I think they would need to have some explicit contract every time they want to sell the book then, though. I don’t think I am bound by some random terms someone writes into a book I’m buying. Those probably are only binding if a reasonable person would notice them before sale.
If you arrive at the point of being able to buy that book, it means it has passed the publisher's hands and I would think, that the publisher was OK with those terms then, and limiting the usage of the text may in fact be effective.
If it was self-published, then even more so.
But the license restriction would have to apply both to the publisher and the customer.
If I go to the bookstore, buy the book, make a scan, and train an LLM with it, how would you enforce your license as an author? The customer never knew that he shouldn’t have been allowed to train LLMs.
Edit: I think I misunderstood the original comment, I thought the idea was to sell books and restrict use for LLM training. If we’re only talking about stuff that’s publicly released, the restriction should be possible.
But the license doesn’t apply to me as a customer if I can’t be expected to even notice it. If I buy a book in a bookstore, no one would assume that training LLMs on it would be explicitly forbidden. And adding a note to the book would probably not be binding because no one is expected to read the legal notice in a book.
It would still be unenforceable because there's no consideration.
There is nothing of value that the license gives me that I wouldn't already have if the contract didn't exist. I can already read the book, merely by having it in front of me.
How does that give you the right to train an LLM on it?
Or are we talking about training an LLM on it and never releasing that LLM to anyone ever? Then I guess it wouldn't matter. But if that LLM is released to anyone, shouldn't the author of the book have a say on it?
I felt for a long time that it should be fair use. If an LLM can abstract what it learns from the copyrighted work, then that seems "fair" because that's what humans do.
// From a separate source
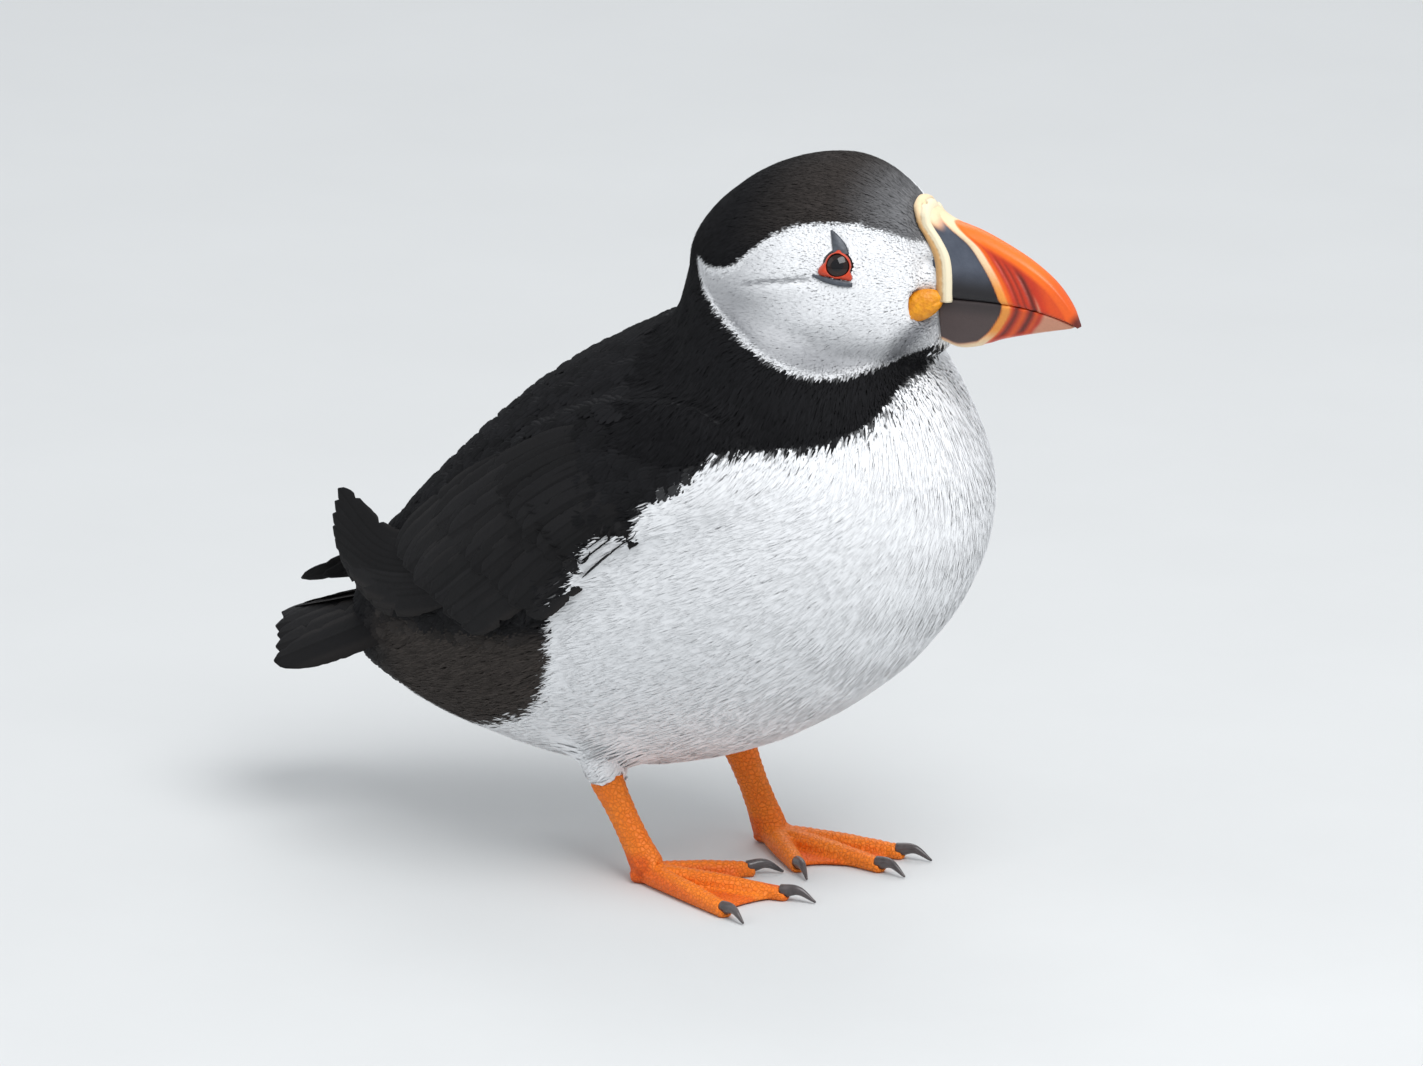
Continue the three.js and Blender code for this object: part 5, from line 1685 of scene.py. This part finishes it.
class PUFFIN_OT_eyes(bpy.types.Operator):
    """Eyeballs, the red lid rings, and the slate plates above and below them"""

    bl_idname = "puffin.eyes"
    bl_label = "Eyes"

    def execute(self, context):
        colours = context.scene.puffin_colours
        shade = [c * 0.55 for c in colours.ring]
        ring = flesh_finish("orbital_ring", colours.ring, shade, 0.45, 1500.0, 0.12, 0.3)
        plate = flesh_finish("eye_plate", colours.plate, colours.plate_deep, 0.5, 1200.0, 0.12, 0.1)
        eye = eye_finish(colours)
        for side in SIDES:
            finished(self.ball(side), eye, "eye", f"eye_{side}")
            finished(self.lid(side), ring, "orbital_ring", f"eye_ring_{side}")
            for name, node, shape, base in (("horn_plate", "horn", HORN, 3.0), ("bar", "slip", BAR, 3.15)):
                made = build_mesh(f"eye_{name}_{side}", *plate_over_eye(side, shape, 0.55, base))
                finished(made, plate, "eye_plate", f"eye_{node}_{side}")
        return {"FINISHED"}

    def ball(self, side):
        """The eyeball with the low bulge of its cornea."""
        ball, forward, up, out = eye_frame(side)
        RINGS, AROUND, CORNEA = 40, 64, 0.12
        polar, turn = globe(RINGS, AROUND)
        radius = EYE_RADIUS + CORNEA * np.exp(-(polar / 0.4)**2)
        f, u = radius * np.sin(polar) * np.cos(turn), radius * np.sin(polar) * np.sin(turn)
        o = radius * np.cos(polar) + 0 * turn
        rings = ball + f[..., None] * forward + u[..., None] * up + o[..., None] * out
        points, faces = closed_rings(rings, ball + out * (EYE_RADIUS + CORNEA), ball - out * EYE_RADIUS)
        from_middle = EYE_RADIUS * np.sin(np.minimum(polar, math.pi / 2)) + 0 * turn
        away = np.concatenate([[0], from_middle.ravel(), [9]])
        around = np.concatenate([[0], (turn + 0 * polar).ravel(), [0]])
        gaze = np.stack([away, around, 0 * around], -1)
        return build_mesh(f"eyeball_{side}", points, faces, {"gaze": gaze})

    def lid(self, side):
        """The bare lid: a soft ring with a round opening and a three-cornered outer edge."""
        AROUND, SECTION = 110, 16
        INNER_HEIGHT, OUTER_HEIGHT, DOME, SUNK = 3.78, 2.55, 0.62, -1.1
        turn = np.linspace(0, 2 * math.pi, AROUND, endpoint=False)
        ray = np.stack([np.cos(turn), np.sin(turn)], -1)
        reach = lid_reach(turn)
        inner = LID["inner"] * (1 + 0.04 * np.cos(turn * 3 + 0.5))
        loop = np.linspace(0, 2 * math.pi, SECTION, endpoint=False)
        t = 0.5 - 0.5 * np.cos(loop)
        upper = np.sin(loop) > 0
        flat = ray[:, None] * (inner[:, None] + (reach - inner)[:, None] * t[None])[..., None]
        edge_height = INNER_HEIGHT + (OUTER_HEIGHT - INNER_HEIGHT) * t
        height = edge_height[None] + np.where(upper, DOME, SUNK)[None] * np.abs(np.sin(loop))[None]
        rings = in_eye_frame(side, flat, height + 0 * turn[:, None])
        count = AROUND * SECTION
        rows, cols = np.meshgrid(np.arange(AROUND), np.arange(SECTION), indexing="ij")
        a, b = rows * SECTION + cols, rows * SECTION + (cols + 1) % SECTION
        c, d = (b + SECTION) % count, (a + SECTION) % count
        faces = np.stack([a, b, c, d], -1).reshape(-1, 4)
        if SIDES[side] > 0:
            faces = faces[:, ::-1]
        return build_mesh(f"eye_lid_{side}", rings.reshape(-1, 3), faces)


# ---- Claws ---------------------------------------------------------------------------------------------
class PUFFIN_OT_claws(bpy.types.Operator):
    """The dark curved claws"""

    bl_idname = "puffin.claws"
    bl_label = "Claws"

    def execute(self, context):
        colours = context.scene.puffin_colours
        material = flesh_finish("claw_horn", colours.claw, colours.claw_pale, 0.3, 700.0, 0.08, 0.4)
        ROOT_HEIGHT, TIP_HEIGHT, ARCH, THICK, FLOOR = 2.3, 0.55, 1.5, 1.75, 0.12
        for side in SIDES:
            ball, _ = toe_lines(side)
            for toe in TOES:
                points, _ = node_mesh(f"claw_{side}_{toe}")
                reach = np.linalg.norm(points[:, :2] - ball[:2], axis=1)
                near, far = points[reach < reach.min() + 1.5].mean(axis=0), points[np.argmax(reach)]
                near[2], far[2] = ROOT_HEIGHT, TIP_HEIGHT
                middle = (near + far) / 2 + [0, 0, ARCH]
                shares = np.linspace(0, 1, 20)
                path = along([near, middle, far], shares)
                ahead = unit(np.gradient(path, axis=0))
                across = unit(np.cross(ahead, [0, 0, 1.0]))
                up = unit(np.cross(across, ahead))
                thick = THICK * (1 - 0.82 * shares**1.3)
                turn = np.linspace(0, 2 * math.pi, 18, endpoint=False)
                sideways = np.cos(turn)[None] * thick[:, None] * 0.85
                rings = path[:, None] + across[:, None] * sideways[..., None]
                rings = rings + up[:, None] * (np.sin(turn)[None] * thick[:, None])[..., None]
                rings[..., 2] = np.maximum(rings[..., 2], FLOOR)
                points, faces = closed_rings(rings, path[0] - ahead[0], path[-1] + ahead[-1] * 0.3)
                made = build_mesh(f"curved_claw_{side}_{toe}", points, faces)
                finished(made, material, "claw", f"claw_{side}_{toe}")
        return {"FINISHED"}


# ---- Stage ---------------------------------------------------------------------------------------------
VIEW_CENTRE = Vector((10.0 * MM, 0, 86.3 * MM))  # the place in the middle of the frame
LIT_CENTRE = Vector((0, 0, 0.1))  # where the lights point
LIGHTS = [  # name, azimuth, elevation, distance, size, power
    ("key", 58, 55, 1.5, 1.0, 20.0),
    ("fill", -60, 30, 1.8, 1.6, 5.0),
    ("rim", 205, 48, 1.6, 1.0, 6.0),
]


def towards(azimuth, elevation):
    """The direction of a place round the bird: azimuth from its right side towards its front."""
    level = math.cos(elevation)
    return Vector((math.sin(azimuth) * level, -math.cos(azimuth) * level, math.sin(elevation)))


class PUFFIN_OT_stage(bpy.types.Operator):
    """A pale floor, soft studio light and the camera"""

    bl_idname = "puffin.stage"
    bl_label = "Stage"

    def execute(self, context):
        scene = context.scene
        self.floor(scene.puffin_stage)
        self.camera(scene)
        for light in LIGHTS:
            self.light(scene, *light)
        scene.world = bpy.data.worlds.new("studio")
        scene.world.use_nodes = True
        sky = scene.world.node_tree.nodes["Background"].inputs
        sky["Color"].default_value = (0.86, 0.9, 0.95, 1)
        sky["Strength"].default_value = 0.62
        scene.view_settings.view_transform = "Standard"
        return {"FINISHED"}

    def floor(self, stage):
        HALF_FLOOR, FLOOR_DROP = 20000.0, -0.02
        square = np.array([[-1, -1], [1, -1], [1, 1], [-1, 1]]) * HALF_FLOOR
        corners = np.stack([square[:, 0], square[:, 1], np.full(4, FLOOR_DROP)], -1)
        floor = build_mesh("floor", corners, np.array([[0, 1, 2, 3]]))
        finish = Finish("floor", Roughness=0.85)
        grain = finish.noise(14.0, 5.0)
        finish.colour(finish.dim(finish.mix(grain, stage.floor, stage.floor), 0.97 + grain * 0.06))
        floor.data.materials.append(finish.material)

    def camera(self, scene):
        stage = scene.puffin_stage
        view = towards(stage.azimuth, stage.elevation)
        lens = bpy.data.cameras.new("camera")
        lens.sensor_width = 36.0
        lens.lens = lens.sensor_width * stage.distance / stage.view_width
        camera = bpy.data.objects.new("camera", lens)
        camera.location = VIEW_CENTRE + view * stage.distance
        camera.rotation_euler = view.to_track_quat("Z", "Y").to_euler()
        scene.collection.objects.link(camera)
        scene.camera = camera

    def light(self, scene, name, azimuth, elevation, away, size, power):
        lamp = bpy.data.lights.new(name, "AREA")
        lamp.size, lamp.energy = size, power
        way = towards(math.radians(azimuth), math.radians(elevation))
        made = bpy.data.objects.new(name, lamp)
        made.location = LIT_CENTRE + way * away
        made.rotation_euler = way.to_track_quat("Z", "Y").to_euler()
        scene.collection.objects.link(made)


class PUFFIN_PT_panel(bpy.types.Panel):
    """The puffin's pieces, sizes and colours"""

    bl_idname = "PUFFIN_PT_panel"
    bl_label = "Puffin"
    bl_space_type = "VIEW_3D"
    bl_region_type = "UI"
    bl_category = "Puffin"

    def draw(self, context):
        layout = self.layout
        for operator in OPERATORS:
            layout.operator(operator.bl_idname)
        for group in (context.scene.puffin_plumage, context.scene.puffin_colours, context.scene.puffin_stage):
            box = layout.box()
            for name in group.__annotations__:
                box.prop(group, name)


GROUPS = {"puffin_plumage": PuffinPlumage, "puffin_colours": PuffinColours, "puffin_stage": PuffinStage}
OPERATORS = [
    PUFFIN_OT_skin, PUFFIN_OT_head, PUFFIN_OT_body, PUFFIN_OT_mantle, PUFFIN_OT_wings, PUFFIN_OT_tail,
    PUFFIN_OT_bill, PUFFIN_OT_eyes, PUFFIN_OT_claws, PUFFIN_OT_stage,
]


def register():
    for group in GROUPS.values():
        bpy.utils.register_class(group)
    for cls in [*OPERATORS, PUFFIN_PT_panel]:
        bpy.utils.register_class(cls)
    for name, group in GROUPS.items():
        setattr(bpy.types.Scene, name, PointerProperty(type=group))


def unregister():
    for name in GROUPS:
        delattr(bpy.types.Scene, name)
    for cls in [PUFFIN_PT_panel, *reversed(OPERATORS), *GROUPS.values()]:
        bpy.utils.unregister_class(cls)


def main():
    register()
    for operator in OPERATORS:
        group, name = operator.bl_idname.split(".")
        getattr(getattr(bpy.ops, group), name)()


if __name__ == "__main__":
    main()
But ... as I've thought about it more, it doesn't really feel just to me. The kind of value reaped from the works seems to suggest that the creator is due some portion of that value. Also, in practice - there's just an absolutely enormous amount of knowledge that can be consumed from the public domain. Even if Meta, OpenAI and friends decided to license a ~small handful of the long-term archives of some globally-read newspapers, they could get very broad and deep knowledge about the events, trends, terms of the last century to fill in a lot of gaps.